World War II veteran Paul Hanna, 91, who fought in the Battle of the Bulge, was waiting for his nephews, Jeremy Hanna and Jason Hanna, Jeremy’s son.  

It was going to be a big weekend celebration for the family.  Jeremy and his wife, Annette, were celebrating their 21st wedding anniversary, as well as the seventh birthday of Jason’s son, Josh.  

Josh said that during their separation, he missed sitting on his dad’s lap the most.  Older brother Tyler, 9, said he missed hunting and riding four-runners with his dad.
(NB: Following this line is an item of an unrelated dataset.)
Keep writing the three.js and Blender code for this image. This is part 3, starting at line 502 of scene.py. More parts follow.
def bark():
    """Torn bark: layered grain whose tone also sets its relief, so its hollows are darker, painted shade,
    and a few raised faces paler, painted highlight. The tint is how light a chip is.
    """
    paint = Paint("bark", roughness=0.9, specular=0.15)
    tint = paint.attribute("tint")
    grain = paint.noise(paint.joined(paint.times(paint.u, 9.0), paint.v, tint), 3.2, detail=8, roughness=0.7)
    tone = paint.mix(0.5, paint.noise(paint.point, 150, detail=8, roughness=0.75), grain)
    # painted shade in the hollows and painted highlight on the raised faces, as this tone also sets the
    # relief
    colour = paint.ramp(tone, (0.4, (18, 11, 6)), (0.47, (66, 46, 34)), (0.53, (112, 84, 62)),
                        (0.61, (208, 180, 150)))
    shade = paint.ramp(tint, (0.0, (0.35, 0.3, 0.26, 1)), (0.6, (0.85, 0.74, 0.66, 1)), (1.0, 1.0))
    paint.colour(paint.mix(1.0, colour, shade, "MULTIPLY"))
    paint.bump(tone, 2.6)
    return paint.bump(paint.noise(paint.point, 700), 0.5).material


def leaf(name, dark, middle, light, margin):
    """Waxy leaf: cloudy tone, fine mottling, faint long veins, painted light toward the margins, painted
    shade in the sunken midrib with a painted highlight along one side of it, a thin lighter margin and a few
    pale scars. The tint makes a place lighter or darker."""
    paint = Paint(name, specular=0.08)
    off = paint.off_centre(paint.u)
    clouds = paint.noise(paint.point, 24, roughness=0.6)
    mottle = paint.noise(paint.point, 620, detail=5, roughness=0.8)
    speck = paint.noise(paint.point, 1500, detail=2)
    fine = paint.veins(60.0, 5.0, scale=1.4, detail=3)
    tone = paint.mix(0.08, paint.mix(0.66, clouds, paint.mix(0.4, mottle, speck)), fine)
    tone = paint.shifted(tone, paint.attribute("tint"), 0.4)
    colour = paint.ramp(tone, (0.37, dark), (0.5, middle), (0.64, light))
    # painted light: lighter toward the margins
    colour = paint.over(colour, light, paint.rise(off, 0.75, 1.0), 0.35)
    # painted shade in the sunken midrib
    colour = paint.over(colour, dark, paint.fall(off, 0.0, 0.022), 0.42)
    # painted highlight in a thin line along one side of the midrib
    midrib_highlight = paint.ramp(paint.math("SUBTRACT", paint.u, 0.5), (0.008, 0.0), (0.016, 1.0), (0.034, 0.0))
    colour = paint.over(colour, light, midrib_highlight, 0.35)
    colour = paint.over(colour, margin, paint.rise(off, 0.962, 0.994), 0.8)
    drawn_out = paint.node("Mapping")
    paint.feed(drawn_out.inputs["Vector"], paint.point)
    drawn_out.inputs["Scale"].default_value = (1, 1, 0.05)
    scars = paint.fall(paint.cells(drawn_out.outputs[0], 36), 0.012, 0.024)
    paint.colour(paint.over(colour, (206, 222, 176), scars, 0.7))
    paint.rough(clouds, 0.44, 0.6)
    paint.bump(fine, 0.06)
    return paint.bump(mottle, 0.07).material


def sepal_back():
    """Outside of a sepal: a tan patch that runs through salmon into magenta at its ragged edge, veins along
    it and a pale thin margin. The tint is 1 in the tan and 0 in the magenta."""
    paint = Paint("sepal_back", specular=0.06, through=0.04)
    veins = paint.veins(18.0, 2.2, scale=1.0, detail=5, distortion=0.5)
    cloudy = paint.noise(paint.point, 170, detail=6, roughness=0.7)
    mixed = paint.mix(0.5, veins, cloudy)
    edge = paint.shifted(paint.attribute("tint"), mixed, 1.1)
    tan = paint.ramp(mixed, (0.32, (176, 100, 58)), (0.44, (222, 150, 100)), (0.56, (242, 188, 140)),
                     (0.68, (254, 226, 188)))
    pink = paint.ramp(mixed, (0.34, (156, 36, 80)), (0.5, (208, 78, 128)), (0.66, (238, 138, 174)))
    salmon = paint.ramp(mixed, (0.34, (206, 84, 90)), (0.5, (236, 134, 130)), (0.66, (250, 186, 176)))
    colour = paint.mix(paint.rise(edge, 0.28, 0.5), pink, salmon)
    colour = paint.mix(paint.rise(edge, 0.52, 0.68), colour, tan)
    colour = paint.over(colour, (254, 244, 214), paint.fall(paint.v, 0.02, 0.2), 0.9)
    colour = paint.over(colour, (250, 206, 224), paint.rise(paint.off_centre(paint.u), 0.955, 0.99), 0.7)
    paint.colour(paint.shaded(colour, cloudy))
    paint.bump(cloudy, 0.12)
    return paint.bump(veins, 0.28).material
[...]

In many cases it was the return of multiple family members.  Sgt. Jonathan Green and his twin brother, Sgt. Jason Green, are from Reynoldsburg.  Jonathan got to see his four-month-old baby for the only second time.  He held tight to the child and his sobbing wife, Heather.  

Jason’s fiancee was also close by, as were several other members of the extended family.

Six-year-old Tim Best said that having both of his parents home was a big "13,000 thumbs up."  He said he missed doing everything with his dad and mom, Spec. E-4 Randy Best and Sgt. Suzy Best.  

The couple greeted the boy with candy, trinkets and lots of joyful tears.   Fourteen months away from parents is a long time in a child’s life.  Mayor Lynn Ochsendorf helped Tim welcome his parents home by presenting him with a flag.  

"That was awesome!" he shared.

Ohio State Highway Patrol Sgt. Rudy Zupanc showed up in his uniform to greet his co-worker, MSgt. Darren Huggins, who is an investigator with the Highway Patrol.  He also was there to see close high school friend, SSgt. John Klouda.

Ochsendorf told the soldiers, "I was here when you left over a year ago.  I told you then that I’d be here when you returned.  We prayed for your safe return, and today here you are, every one of you safe.  You can’t beat that!  Thank you for your dedicated service to this country and to your communities."

Rick Isbell, the veterans’ affairs coordinator from Columbus Mayor Michael Coleman’s office, expressed the mayor’s regrets that he could not attend.   He assured the reservists that he and his office will always be there to help them get to the right places to find benefits and any help they may need. He can be contacted at 645-6504.

"God bless you, and welcome home.  Go have fun with your families," directed Isbell.   

Captain Taylor Jones III, of Dayton, spoke to his soldiers and attendees before dismissal.  

To the families he said, "We were at nine different locations, and part of what we did there couldn’t have been done without you at home."  

He reminded the soldiers, "Our mission is not complete until we are all back," referring to all military personnel still on deployments.  "I will serve with you anytime and anyplace."  

Jones said that he tries to instill that leaders don’t make an organization, people make the organization.  

"Every accolade I have is due to these soldiers," offered Jones.